EXERCISE GOAL
Which lines hold the word "materials"? Copy each of them from the material.

STORED DATA

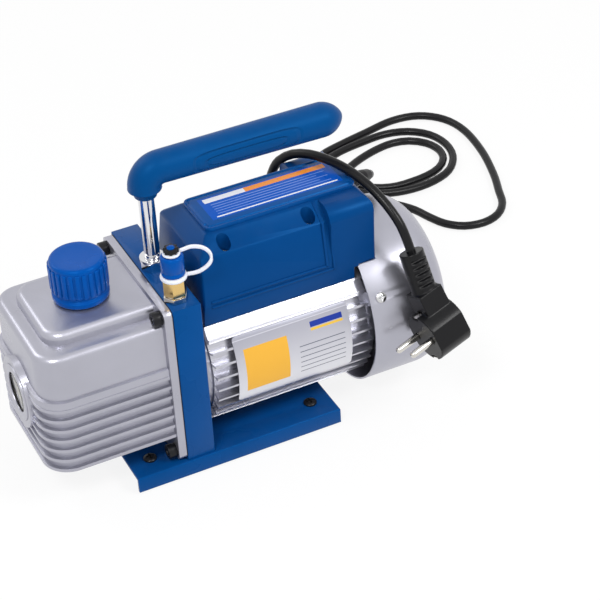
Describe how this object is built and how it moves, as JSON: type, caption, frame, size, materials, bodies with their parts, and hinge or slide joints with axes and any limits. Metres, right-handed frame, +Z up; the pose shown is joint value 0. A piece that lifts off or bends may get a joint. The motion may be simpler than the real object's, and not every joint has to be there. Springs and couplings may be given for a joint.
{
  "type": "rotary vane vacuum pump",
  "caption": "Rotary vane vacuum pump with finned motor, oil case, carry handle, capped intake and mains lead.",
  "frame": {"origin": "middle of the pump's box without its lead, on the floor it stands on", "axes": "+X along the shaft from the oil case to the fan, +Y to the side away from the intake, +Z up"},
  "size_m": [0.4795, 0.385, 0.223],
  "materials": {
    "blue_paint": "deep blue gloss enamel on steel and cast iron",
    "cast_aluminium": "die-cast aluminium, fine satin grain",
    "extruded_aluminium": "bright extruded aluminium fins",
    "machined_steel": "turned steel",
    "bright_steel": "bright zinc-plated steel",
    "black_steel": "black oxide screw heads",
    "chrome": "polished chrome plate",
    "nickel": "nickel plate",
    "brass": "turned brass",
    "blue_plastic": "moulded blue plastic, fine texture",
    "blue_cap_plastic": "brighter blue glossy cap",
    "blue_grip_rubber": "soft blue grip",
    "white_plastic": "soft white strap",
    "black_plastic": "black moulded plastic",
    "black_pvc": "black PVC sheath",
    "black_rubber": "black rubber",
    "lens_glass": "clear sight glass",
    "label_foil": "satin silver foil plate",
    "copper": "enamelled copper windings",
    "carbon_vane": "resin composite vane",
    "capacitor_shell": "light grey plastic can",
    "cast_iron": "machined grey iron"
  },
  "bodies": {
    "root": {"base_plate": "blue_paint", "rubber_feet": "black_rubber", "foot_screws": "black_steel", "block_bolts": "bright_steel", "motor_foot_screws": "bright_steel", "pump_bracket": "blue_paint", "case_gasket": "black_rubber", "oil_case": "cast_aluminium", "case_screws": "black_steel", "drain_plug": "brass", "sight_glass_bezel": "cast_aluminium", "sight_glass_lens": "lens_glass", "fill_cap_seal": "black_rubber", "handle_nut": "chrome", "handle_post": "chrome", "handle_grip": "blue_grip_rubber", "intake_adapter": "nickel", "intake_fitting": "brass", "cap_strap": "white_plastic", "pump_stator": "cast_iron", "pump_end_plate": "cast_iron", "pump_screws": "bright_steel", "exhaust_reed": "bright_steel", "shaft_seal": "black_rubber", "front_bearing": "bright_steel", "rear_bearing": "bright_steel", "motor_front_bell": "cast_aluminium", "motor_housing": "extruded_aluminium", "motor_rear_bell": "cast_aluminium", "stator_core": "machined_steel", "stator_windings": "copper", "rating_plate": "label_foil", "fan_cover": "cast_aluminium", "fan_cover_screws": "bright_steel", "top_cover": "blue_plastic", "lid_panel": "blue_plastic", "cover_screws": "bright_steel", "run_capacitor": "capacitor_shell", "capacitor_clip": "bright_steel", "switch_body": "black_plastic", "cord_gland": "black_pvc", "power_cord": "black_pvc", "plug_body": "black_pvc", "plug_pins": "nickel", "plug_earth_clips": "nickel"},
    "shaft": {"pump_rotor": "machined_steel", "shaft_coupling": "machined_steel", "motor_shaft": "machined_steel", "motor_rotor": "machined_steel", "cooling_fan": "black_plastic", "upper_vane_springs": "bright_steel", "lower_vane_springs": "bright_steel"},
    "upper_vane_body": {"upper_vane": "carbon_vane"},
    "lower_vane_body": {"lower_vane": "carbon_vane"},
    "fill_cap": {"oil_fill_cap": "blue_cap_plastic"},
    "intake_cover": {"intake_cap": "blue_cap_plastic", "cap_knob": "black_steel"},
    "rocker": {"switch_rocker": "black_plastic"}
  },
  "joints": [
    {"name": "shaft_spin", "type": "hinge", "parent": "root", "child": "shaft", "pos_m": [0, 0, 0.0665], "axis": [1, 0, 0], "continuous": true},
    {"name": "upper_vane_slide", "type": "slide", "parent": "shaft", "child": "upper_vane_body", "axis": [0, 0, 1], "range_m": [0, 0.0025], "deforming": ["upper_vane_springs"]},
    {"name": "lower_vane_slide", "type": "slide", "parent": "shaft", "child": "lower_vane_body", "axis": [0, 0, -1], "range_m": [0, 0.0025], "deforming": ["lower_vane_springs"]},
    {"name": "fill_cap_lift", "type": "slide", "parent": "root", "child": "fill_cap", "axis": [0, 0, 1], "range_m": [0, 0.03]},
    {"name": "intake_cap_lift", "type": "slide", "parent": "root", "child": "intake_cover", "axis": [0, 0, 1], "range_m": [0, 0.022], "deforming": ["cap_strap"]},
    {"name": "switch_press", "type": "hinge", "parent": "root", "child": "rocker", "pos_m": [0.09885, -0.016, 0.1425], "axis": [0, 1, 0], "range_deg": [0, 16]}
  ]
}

OUTPUT BELOW
Describe how this object is built and how it moves, as JSON: type, caption, frame, size, materials, bodies with their parts, and hinge or slide joints with axes and any limits. Metres, right-handed frame, +Z up; the pose shown is joint value 0. A piece that lifts off or bends may get a joint. The motion may be simpler than the real object's, and not every joint has to be there. Springs and couplings may be given for a joint.
  "materials": {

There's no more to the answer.